Madeleine Albright avait assuré le président Clinton que le bombardement de la Yougoslavie contraindrait Milosevic à abdiquer. Ce devait être " une question de jours, pas de semaines ". Elle avait aussi assuré que cette campagne aérienne serait de peu d’incidences sur les relations internationales. Aujourd’hui chacun peut vérifier que ces pronostics tenaient plus de l’opinion que de l’analyse.
La Grèce a considéré que cette guerre, si elle ne se menait pas contre elle, la menaçait. Elle a vécu le bombardement de son allié historique serbe comme une atteinte à sa sécurité, et le rapprochement turco-albanais comme un danger direct. Même si l’OTAN a limité le contingent turc au Kosovo et ne l’a mis en place qu’avec retard et discrétion, l’armée turque assure aujourd’hui l’encadrement de la Garde nationale albanaise et prend en charge la restructuration de la marine de guerre albanaise. Pour se protéger, la Grèce vient d’annoncer la signature, le 12 juillet prochain, d’un pacte tripartite de Défense avec l’Iran et l’Arménie. Cette triplice paralysera la Turquie en l’encerclant. Ce dispositif logique déstructure complètement l’OTAN puisque la Grèce et la Turquie en sont membres, et ruine les efforts d’élargissement de l’Alliance dans le Caucase.

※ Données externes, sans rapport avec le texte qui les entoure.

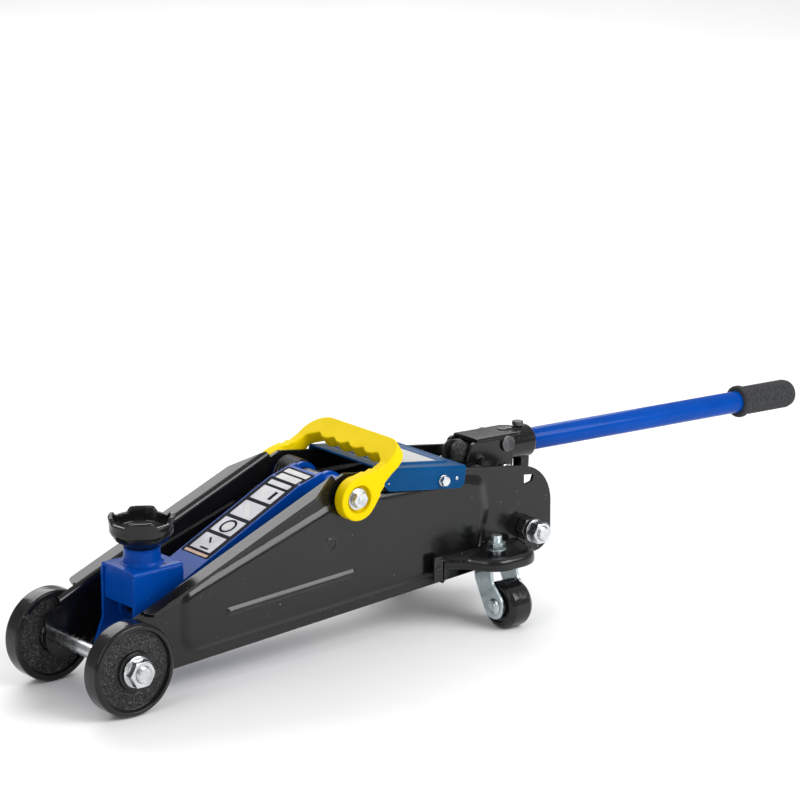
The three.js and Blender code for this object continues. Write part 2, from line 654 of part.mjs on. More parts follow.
function handleSocket() {
  const cheeks = SIDES.map(([, side]) => prismXZ([
    [-8, -8, 6], [46, -11, 4], [47, 28.5, 3], [-2, 30, 5], [-8, 12, 6],
  ], side * 13.2, side * 17));
  const web = prismXZ([[9, 26.4], [64, 25.8], [64, 29.6, 2], [9, 30, 2]], -14, 14);
  const sleeve = rodX(SLEEVE.r, SLEEVE.from, SLEEVE.to, 0, TUBE.height, 20);
  const stop = block([66, 76], [-5.5, 5.5], [-11.6, 4]);
  const rivets = rodY(4.6, -19.4, 19.4, { x: 6.3, z: 12.3 }, 20);
  const inside = block([-20, SLEEVE.from + 1], [-13.2, 13.2], [-20, 26.4]);
  const body = cut(join(...cheeks, web, sleeve, stop, rivets), inside);
  return cut(
    body,
    rodX(TUBE.r + GAP, SLEEVE.from - 2, SLEEVE.to + 2, 0, TUBE.height, 18),
    rodY(4 + GAP, -30, 30, ORIGIN),
    rodY(4 + GAP, -30, 30, ROLLER),
    rodY(4 + GAP, -30, 30, CROSS_PIN),
    rodZ(3 + GAP, 20, 40, 65, 0, 16),
  );
}

piece('handle_socket', handleSocket(), CAST, handleGroup);

SIDES.forEach(([name, side]) => {
  piece(`socket_hinge_bolt_${name}`, join(
    rodY(4, side * 13, side * 23.4, ORIGIN),
    nutY(12, side * 22.9, side * 28, ORIGIN),
  ).rotateY(HANDLE_DROP).translate(HINGE.x, 0, HINGE.z), ZINC);
});

piece('pump_roller', cut(rodY(ROLLER.r, -9, 9, ROLLER), rodY(4 + GAP, -12, 12, ROLLER)), STEEL, handleGroup);
piece('pump_roller_pin', join(
  rodY(4, -21, 21, ROLLER),
  nutY(12, -22.5, -17.4, ROLLER),
  nutY(12, 17.4, 22.5, ROLLER),
), ZINC, handleGroup);
piece('socket_cross_pin', join(
  rodY(4, -18, 18, CROSS_PIN),
  rodY(7.2, -19.4, -17.4, CROSS_PIN),
  rodY(7.2, 17.4, 19.4, CROSS_PIN),
), STEEL, handleGroup);
piece('socket_set_screw', join(
  rodZ(3, TUBE.height + TUBE.r + 0.6, 33, 65, 0, 16),
  rodZ(hexRadius(9), 31.8, 35.6, 65, 0, 6),
), STEEL, handleGroup);

piece('handle_tube', cut(
  rodX(TUBE.r, TUBE.from, TUBE.to, 0, TUBE.height, 18),
  rodX(TUBE.r - 1.6, TUBE.from - 2, TUBE.to - 6, 0, TUBE.height, 14),
), BLUE, handleGroup);

// Forked knuckle on the front of the handle; it turns the release valve.
piece('release_knuckle', cut(
  turnedX([[0, -16], [9, -16], [12, -12], [12, -3], [8, 2], [8, 7], [0, 7]], { x: 0, y: 0, z: TUBE.height }, 12),
  block([-20, -8], [-3.5, 3.5], [0, 40]),
), CAST, handleGroup);

// Moulded grip over the tube's end: a thick lip in front and a domed end.
function gripGeometry() {
  const { from, to, r } = GRIP;
  const bore = TUBE.r + GAP;
  return turnedX([
    [bore, from], [r + 0.6, from], [r + 1.6, from + 1.6], [r + 1.6, from + 4.5], [r, from + 6.5],
    [r, to - 8], [r - 1.6, to - 3], [r - 5.5, to - 0.6], [0, to], [0, TUBE.to + GAP], [bore, TUBE.to + GAP],
    [bore, from],
  ], { x: 0, y: 0, z: TUBE.height }, 20);
}

piece('handle_grip', gripGeometry(), FOAM, handleGroup);

// ---- carry handle -------------------------------------------------------------------------------

// U-shaped moulded bail. It is drawn upright about the shaft axis with z along the arms, then leaned back.
function carryHandle() {
  const { inner, outer, eyeInner, eyeR, lean } = CARRY;
  const reach = 66;
  const half = 6;
  const bow = new THREE.Shape(outline([
    [-outer, 4], [-outer, reach, 22], [outer, reach, 22], [outer, 4],
    [inner, 4], [inner, 42, 5], [41, 48, 5], [30, 43.5, 5], [20, 47, 5], [10, 43.5, 5], [0, 47, 5],
    [-10, 43.5, 5], [-20, 47, 5], [-30, 43.5, 5], [-41, 48, 5], [-inner, 42, 5], [-inner, 4],
  ]));
  const bail = new THREE.ExtrudeGeometry(bow, { depth: 2 * half, bevelEnabled: false })
    .translate(0, 0, -half).rotateX(90 * DEG).rotateZ(90 * DEG);
  const eyes = SIDES.map(([, side]) => join(
    rodY(eyeR, side * eyeInner, side * outer, ORIGIN, 24),
    prismXZ([[-11, 10], [-9, 26, 3], [9, 26, 3], [11, 10]], side * inner, side * outer),
  ));
  const openings = SIDES.map(([, side]) => join(
    rodY(8 + GAP, side * (eyeInner - 2), side * 60, ORIGIN),
    rodY(12, side * 57.4, side * 64, ORIGIN, 16),
  ));
  return cut(join(bail, ...eyes), ...openings)
    .rotateY(90 * DEG - lean).translate(PIVOT.x, 0, PIVOT.z);
}

piece('carry_handle', carryHandle(), YELLOW);

// ---- origin under the middle of the jack --------------------------------------------------------

jack.updateMatrixWorld(true);
const extent = new THREE.Box3().setFromObject(jack, true);
jack.position.x = -(extent.min.x + extent.max.x) / 2;

export default jack;
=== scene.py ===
import math

import bmesh
import bpy
import numpy as np
from mathutils import Matrix, Vector, noise


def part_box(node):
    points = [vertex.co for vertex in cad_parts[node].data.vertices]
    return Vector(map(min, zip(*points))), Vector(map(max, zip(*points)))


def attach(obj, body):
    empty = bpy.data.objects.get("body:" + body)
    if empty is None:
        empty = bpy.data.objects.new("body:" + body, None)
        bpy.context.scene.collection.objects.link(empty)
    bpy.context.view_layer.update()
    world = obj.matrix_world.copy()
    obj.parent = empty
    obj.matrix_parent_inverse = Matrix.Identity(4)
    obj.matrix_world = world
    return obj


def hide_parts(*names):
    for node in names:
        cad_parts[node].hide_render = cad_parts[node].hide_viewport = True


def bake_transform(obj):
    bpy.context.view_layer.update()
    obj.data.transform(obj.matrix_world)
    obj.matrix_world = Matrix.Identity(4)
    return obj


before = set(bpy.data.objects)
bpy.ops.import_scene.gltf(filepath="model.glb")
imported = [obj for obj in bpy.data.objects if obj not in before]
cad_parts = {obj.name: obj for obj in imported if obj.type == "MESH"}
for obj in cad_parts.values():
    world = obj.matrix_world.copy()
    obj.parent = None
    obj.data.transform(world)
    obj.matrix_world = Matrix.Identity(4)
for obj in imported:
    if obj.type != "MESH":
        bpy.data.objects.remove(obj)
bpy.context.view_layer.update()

# Lengths below are in millimetres, in the drawing frame of the part: X = 0 at the front axle, +X towards
# the pumping handle, Y = 0 in the middle of the jack, Z = 0 on the floor.
MM = 0.001
AXLE_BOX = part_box("front_axle")
SHIFT = Vector(((AXLE_BOX[0].x + AXLE_BOX[1].x) / 2, 0, 0))
TO_ROW = Matrix.Translation(SHIFT) @ Matrix.Diagonal((MM, MM, MM, 1))
SIDES = (("left", -1), ("right", 1))


def centre(node):
    low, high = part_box(node)
    return ((low + high) / 2 - SHIFT) / MM


def centre_xz(node):
    middle = centre(node)
    return middle.x, middle.z


AXLE = (0, centre("front_axle").z)
TIE_ROD = centre_xz("rear_tie_rod")
PIVOT = centre_xz("main_shaft")
FRONT_PIN = centre_xz("arm_pin_left")
LINK_FRONT = centre_xz("link_cross_rod")
LINK_REAR = centre_xz("link_rivet_left")
KINGPIN = (centre("caster_kingpin_right").x, centre("caster_kingpin_right").y)
CASTER_AXLE = centre("caster_axle_right")
PLATE_INNER = 43.5
PANEL_OUTER = 49.7
PEAK = (222, 161)
NOSE = (-1, 73.1)
TOP_FALL = math.radians(8.6)
HANDLE_DROP = math.radians(2.57)
CARRY_TURN = math.radians(57)
TUBE_HEIGHT = 16.6
COVER_FRAME = Matrix.Translation((273.5, 0, 156.51)) @ Matrix.Rotation(TOP_FALL, 4, "Y")
HANDLE_FRAME = Matrix.Translation((404, 0, 120)) @ Matrix.Rotation(HANDLE_DROP, 4, "Y")
CARRY_FRAME = Matrix.Translation((PIVOT[0], 0, PIVOT[1])) @ Matrix.Rotation(CARRY_TURN, 4, "Y")

# ---- camera, floor and light -----------------------------

AZIMUTH, ELEVATION, DISTANCE = math.radians(-39.47), math.radians(15.67), 3362
AIM = Vector((334.0, 0, 196.2))
LENS, SENSOR = 173.65, 36


def add_object(name, data):
    item = bpy.data.objects.new(name, data)
    bpy.context.collection.objects.link(item)
    return item


def add_camera():
    back = Vector((
        math.sin(AZIMUTH) * math.cos(ELEVATION),
        -math.cos(AZIMUTH) * math.cos(ELEVATION),
        math.sin(ELEVATION),
    ))
    data = bpy.data.cameras.new("camera")
    data.sensor_width = SENSOR
    data.lens = LENS
    data.clip_end = 100
    camera = add_object("camera", data)
    camera.location = TO_ROW @ (AIM + back * DISTANCE)
    camera.rotation_euler = (-back).to_track_quat("-Z", "Y").to_euler()
    bpy.context.scene.camera = camera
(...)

Si l’Union européenne vient d’accorder à la Grèce le siège de l’organisation de reconstruction des Balkans (qui sera basée à Thessalonique), les États-Unis vont devoir trouver à leur tour un lot de compensation.
Par ailleurs, la punition infligée à la Yougoslavie pour avoir pratiqué l’épuration ethnique suscite des interrogations sur le laxisme vis-à-vis de la Turquie qui déporte ses populations kurdes et occupe le nord-est de Chypre. Après le G8, le Conseil de sécurité vient de rouvrir le dossier chypriote.
La désintégration de la Yougoslavie se prolonge par une agitation en Vojvodine. Le Premier ministre hongrois soutient publiquement les indépendantistes, soulevant des craintes d’extension du conflit en Roumanie et en Slovaquie. Les déclarations du général Clark, selon lesquelles les principes du Traité de Trianon (1920) sont " dépassés ", ont jeté un peu plus d’huile sur le feu.
En attendant, les sanctions commencent à poindre à Washington. Le directeur adjoint de la CIA, Jack Downing, et le chef du département Eurasie de l’Agence, John Bender, ont été suspendus, tandis que, dans les milieux proches de la Maison-Blanche, on évoque l’éviction de Madeleine Albright au cours de l’été. Le président Clinton souhaite désormais changer de politique et stopper le processus de désintégration de la Yougoslavie. Il devrait s’opposer à l’indépendance du Monténégro et favoriser une sorte de refédéralisation de la Yougoslavie, voire la création d’une Confédération balkanique. Une volte-face qui ne peut effacer les dommages de la guerre et se heurte au maintien au pouvoir de Slobodan Milosevic.